▸ DATA ROWS:
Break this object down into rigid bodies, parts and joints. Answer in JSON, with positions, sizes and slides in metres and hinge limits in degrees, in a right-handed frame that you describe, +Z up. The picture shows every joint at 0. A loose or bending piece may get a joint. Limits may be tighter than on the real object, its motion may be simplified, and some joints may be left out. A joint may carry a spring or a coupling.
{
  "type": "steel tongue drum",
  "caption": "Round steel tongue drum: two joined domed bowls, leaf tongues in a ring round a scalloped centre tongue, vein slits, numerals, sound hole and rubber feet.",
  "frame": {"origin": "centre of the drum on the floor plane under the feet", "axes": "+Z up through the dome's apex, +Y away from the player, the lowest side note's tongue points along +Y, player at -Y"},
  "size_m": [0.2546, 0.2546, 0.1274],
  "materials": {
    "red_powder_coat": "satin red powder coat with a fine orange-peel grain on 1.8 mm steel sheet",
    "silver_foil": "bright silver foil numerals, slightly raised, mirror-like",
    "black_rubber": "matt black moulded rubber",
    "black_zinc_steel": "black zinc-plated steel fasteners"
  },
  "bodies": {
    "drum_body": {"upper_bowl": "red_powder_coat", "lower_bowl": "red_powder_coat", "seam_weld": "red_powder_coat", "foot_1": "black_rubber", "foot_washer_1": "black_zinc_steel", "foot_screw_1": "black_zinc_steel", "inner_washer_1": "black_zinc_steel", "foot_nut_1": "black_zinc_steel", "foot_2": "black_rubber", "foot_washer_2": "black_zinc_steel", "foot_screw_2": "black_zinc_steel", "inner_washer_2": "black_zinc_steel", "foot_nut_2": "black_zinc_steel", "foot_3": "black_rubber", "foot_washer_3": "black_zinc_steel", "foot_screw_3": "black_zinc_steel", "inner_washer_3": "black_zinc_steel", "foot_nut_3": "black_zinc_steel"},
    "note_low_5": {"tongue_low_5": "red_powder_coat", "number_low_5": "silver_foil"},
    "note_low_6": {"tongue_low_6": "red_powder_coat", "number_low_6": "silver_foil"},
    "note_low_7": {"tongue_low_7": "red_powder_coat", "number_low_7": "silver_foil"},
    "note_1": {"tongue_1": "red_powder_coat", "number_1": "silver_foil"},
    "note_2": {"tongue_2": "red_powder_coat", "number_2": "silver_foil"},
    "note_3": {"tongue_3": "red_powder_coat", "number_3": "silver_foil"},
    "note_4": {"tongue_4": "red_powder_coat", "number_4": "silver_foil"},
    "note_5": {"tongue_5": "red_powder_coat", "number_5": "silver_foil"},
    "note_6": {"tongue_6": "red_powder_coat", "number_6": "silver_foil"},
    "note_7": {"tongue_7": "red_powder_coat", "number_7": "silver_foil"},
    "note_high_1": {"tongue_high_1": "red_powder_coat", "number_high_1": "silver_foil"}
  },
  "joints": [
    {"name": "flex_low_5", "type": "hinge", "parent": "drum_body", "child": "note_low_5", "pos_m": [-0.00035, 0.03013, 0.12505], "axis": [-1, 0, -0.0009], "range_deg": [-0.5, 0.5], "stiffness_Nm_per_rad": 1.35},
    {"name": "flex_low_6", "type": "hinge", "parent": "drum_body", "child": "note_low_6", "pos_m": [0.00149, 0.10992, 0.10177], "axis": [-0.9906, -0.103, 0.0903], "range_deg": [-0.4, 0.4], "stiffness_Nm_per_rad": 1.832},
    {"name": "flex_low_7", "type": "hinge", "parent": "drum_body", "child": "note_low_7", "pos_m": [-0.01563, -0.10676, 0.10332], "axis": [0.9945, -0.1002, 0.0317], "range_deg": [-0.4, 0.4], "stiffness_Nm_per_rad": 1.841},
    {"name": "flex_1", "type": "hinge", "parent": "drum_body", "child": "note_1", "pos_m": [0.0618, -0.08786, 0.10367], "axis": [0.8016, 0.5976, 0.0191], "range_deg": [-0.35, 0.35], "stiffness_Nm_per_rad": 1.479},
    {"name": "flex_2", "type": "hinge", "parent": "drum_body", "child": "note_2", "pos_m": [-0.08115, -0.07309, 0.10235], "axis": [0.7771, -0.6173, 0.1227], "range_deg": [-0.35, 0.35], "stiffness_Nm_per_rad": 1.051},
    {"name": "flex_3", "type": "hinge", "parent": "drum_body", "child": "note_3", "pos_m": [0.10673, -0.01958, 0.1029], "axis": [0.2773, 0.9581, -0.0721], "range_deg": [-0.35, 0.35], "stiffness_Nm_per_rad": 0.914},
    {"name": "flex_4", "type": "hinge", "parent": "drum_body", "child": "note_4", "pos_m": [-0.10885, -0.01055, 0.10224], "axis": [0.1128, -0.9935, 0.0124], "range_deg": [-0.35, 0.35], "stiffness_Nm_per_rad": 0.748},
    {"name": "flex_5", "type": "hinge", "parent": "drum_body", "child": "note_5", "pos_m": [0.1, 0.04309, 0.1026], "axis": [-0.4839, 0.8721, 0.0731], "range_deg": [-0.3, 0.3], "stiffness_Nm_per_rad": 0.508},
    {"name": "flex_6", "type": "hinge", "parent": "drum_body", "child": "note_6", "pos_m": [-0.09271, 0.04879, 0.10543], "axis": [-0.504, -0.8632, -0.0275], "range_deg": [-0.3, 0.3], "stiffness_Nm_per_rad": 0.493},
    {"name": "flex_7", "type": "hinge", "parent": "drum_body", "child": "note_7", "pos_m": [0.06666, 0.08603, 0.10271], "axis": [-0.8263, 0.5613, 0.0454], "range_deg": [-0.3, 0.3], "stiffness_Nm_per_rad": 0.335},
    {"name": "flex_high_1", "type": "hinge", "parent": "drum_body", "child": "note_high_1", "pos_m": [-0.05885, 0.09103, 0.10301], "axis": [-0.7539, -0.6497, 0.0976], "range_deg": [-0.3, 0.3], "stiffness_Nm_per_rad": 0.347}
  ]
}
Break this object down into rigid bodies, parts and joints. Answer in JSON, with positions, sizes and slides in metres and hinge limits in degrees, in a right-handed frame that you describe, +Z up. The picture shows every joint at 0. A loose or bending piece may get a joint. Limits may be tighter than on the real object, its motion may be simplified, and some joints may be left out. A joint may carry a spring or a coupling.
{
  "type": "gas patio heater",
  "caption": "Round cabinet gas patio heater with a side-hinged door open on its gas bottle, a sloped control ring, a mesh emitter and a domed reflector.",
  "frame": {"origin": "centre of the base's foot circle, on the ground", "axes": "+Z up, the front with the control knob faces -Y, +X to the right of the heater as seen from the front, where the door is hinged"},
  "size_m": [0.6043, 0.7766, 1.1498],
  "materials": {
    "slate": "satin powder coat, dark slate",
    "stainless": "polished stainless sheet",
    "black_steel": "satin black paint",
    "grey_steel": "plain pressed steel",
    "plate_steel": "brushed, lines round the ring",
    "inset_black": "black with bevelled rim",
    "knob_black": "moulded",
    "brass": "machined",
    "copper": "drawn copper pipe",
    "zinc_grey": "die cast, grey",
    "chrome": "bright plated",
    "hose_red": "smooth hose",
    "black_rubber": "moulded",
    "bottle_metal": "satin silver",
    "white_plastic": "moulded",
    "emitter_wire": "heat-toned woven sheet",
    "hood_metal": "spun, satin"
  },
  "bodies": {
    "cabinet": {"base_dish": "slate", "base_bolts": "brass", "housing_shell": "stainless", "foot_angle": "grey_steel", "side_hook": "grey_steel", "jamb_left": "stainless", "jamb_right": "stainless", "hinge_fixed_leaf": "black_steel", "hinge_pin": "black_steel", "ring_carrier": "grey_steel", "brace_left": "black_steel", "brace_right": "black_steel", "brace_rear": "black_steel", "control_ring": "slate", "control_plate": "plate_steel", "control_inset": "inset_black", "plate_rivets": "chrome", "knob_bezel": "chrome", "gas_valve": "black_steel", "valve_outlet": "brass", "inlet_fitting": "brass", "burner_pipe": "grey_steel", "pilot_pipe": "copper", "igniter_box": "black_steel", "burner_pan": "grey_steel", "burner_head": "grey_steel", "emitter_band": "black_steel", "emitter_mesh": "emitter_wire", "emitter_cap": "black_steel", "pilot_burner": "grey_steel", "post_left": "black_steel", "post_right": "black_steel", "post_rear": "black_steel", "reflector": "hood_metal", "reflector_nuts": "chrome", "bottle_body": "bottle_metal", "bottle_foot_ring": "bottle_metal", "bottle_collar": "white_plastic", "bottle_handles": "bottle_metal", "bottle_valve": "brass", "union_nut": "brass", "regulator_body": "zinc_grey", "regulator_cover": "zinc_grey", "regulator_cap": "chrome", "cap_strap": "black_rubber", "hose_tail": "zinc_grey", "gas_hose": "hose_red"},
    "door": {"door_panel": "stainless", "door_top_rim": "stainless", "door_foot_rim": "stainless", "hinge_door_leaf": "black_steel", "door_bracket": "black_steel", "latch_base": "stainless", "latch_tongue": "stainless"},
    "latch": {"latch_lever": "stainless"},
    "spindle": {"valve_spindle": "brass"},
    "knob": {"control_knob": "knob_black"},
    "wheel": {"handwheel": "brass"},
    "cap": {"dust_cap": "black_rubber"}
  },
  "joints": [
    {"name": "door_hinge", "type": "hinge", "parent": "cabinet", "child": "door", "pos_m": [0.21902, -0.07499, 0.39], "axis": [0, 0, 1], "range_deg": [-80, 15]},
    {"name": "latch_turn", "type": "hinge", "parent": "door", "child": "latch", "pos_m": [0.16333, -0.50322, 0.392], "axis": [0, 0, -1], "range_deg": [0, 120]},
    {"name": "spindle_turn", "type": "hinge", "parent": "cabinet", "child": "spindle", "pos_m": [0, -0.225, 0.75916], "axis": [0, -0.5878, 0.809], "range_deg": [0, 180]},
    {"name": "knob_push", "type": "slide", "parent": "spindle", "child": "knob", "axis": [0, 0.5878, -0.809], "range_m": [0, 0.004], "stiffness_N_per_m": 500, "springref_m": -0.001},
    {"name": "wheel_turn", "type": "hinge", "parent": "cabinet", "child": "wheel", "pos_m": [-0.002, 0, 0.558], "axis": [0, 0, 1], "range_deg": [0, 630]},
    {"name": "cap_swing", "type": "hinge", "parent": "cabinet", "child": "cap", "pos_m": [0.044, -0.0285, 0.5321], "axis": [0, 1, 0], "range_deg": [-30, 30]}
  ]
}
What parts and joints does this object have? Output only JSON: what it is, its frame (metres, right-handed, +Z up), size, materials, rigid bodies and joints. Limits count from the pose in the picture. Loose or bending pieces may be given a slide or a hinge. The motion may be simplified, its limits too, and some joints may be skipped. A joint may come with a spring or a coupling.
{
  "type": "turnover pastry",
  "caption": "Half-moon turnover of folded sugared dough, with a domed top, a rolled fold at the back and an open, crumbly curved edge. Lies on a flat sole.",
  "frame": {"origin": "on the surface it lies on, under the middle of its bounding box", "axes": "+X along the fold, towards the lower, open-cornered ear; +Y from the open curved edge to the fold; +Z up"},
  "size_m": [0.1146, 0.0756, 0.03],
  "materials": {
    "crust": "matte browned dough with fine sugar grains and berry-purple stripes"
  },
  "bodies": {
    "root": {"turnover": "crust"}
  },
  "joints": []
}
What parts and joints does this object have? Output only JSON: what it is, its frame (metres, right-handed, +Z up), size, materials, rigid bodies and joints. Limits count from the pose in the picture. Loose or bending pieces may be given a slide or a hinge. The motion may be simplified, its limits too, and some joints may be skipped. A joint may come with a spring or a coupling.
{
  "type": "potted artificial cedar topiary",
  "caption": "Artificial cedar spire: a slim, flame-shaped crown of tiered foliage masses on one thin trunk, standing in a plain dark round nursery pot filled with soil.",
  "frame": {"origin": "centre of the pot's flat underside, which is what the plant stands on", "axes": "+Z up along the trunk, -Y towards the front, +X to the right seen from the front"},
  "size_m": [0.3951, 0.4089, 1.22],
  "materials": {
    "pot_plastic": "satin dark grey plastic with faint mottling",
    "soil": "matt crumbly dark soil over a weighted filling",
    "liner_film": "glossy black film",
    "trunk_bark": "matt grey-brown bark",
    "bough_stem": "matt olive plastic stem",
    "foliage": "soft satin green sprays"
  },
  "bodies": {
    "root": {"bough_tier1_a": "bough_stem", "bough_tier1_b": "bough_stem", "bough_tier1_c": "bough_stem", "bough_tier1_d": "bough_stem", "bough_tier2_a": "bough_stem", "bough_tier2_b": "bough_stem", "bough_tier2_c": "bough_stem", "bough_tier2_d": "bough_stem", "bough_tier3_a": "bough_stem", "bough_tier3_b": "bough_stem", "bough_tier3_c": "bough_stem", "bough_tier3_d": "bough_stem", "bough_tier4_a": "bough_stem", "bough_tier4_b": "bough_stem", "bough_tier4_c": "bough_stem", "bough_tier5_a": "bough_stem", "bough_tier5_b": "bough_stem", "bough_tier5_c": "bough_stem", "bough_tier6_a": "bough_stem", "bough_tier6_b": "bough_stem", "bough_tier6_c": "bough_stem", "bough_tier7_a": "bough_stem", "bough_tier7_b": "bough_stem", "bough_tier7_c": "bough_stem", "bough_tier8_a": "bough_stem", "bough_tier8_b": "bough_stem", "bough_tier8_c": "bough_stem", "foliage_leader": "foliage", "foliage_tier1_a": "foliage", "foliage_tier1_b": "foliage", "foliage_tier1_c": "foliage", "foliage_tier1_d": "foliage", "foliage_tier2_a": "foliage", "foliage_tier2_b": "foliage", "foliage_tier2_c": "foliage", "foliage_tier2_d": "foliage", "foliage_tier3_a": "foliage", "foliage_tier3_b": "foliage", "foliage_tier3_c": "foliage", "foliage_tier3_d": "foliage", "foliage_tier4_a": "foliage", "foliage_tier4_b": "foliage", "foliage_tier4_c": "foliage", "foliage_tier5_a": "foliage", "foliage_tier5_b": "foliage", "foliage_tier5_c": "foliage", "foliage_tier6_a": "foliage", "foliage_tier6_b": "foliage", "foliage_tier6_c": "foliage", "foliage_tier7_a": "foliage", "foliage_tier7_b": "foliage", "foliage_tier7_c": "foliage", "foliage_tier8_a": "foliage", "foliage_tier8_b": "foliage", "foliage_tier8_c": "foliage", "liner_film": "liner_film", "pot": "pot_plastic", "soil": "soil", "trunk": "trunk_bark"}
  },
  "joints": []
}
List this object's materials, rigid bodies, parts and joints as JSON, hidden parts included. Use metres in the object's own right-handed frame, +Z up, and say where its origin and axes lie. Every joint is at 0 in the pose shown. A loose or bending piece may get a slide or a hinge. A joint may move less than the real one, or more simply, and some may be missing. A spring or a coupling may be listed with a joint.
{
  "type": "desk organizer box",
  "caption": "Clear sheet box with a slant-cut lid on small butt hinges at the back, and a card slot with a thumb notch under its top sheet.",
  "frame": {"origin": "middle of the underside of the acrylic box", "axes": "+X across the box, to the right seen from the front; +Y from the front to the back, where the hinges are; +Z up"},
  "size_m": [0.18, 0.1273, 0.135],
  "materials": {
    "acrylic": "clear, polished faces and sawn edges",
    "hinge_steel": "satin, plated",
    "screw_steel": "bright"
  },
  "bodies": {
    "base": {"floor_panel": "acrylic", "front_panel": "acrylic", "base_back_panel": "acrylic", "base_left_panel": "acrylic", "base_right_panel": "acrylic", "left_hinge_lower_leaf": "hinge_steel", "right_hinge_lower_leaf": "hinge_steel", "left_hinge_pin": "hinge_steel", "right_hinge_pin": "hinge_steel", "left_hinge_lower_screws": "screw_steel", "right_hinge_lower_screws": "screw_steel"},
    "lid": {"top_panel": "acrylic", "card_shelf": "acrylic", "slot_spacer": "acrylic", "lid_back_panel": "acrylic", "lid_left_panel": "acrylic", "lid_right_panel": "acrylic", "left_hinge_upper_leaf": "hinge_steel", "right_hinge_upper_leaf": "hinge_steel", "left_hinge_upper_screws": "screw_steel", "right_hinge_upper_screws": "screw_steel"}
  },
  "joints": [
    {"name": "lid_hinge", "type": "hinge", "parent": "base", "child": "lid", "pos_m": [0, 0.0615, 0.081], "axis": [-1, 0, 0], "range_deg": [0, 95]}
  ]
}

▸ THE TASK: Everything from the line with "List this object's" through the last line of the material above should be echoed exactly, and nothing else.

▸ FULL OUTPUT:
List this object's materials, rigid bodies, parts and joints as JSON, hidden parts included. Use metres in the object's own right-handed frame, +Z up, and say where its origin and axes lie. Every joint is at 0 in the pose shown. A loose or bending piece may get a slide or a hinge. A joint may move less than the real one, or more simply, and some may be missing. A spring or a coupling may be listed with a joint.
{
  "type": "desk organizer box",
  "caption": "Clear sheet box with a slant-cut lid on small butt hinges at the back, and a card slot with a thumb notch under its top sheet.",
  "frame": {"origin": "middle of the underside of the acrylic box", "axes": "+X across the box, to the right seen from the front; +Y from the front to the back, where the hinges are; +Z up"},
  "size_m": [0.18, 0.1273, 0.135],
  "materials": {
    "acrylic": "clear, polished faces and sawn edges",
    "hinge_steel": "satin, plated",
    "screw_steel": "bright"
  },
  "bodies": {
    "base": {"floor_panel": "acrylic", "front_panel": "acrylic", "base_back_panel": "acrylic", "base_left_panel": "acrylic", "base_right_panel": "acrylic", "left_hinge_lower_leaf": "hinge_steel", "right_hinge_lower_leaf": "hinge_steel", "left_hinge_pin": "hinge_steel", "right_hinge_pin": "hinge_steel", "left_hinge_lower_screws": "screw_steel", "right_hinge_lower_screws": "screw_steel"},
    "lid": {"top_panel": "acrylic", "card_shelf": "acrylic", "slot_spacer": "acrylic", "lid_back_panel": "acrylic", "lid_left_panel": "acrylic", "lid_right_panel": "acrylic", "left_hinge_upper_leaf": "hinge_steel", "right_hinge_upper_leaf": "hinge_steel", "left_hinge_upper_screws": "screw_steel", "right_hinge_upper_screws": "screw_steel"}
  },
  "joints": [
    {"name": "lid_hinge", "type": "hinge", "parent": "base", "child": "lid", "pos_m": [0, 0.0615, 0.081], "axis": [-1, 0, 0], "range_deg": [0, 95]}
  ]
}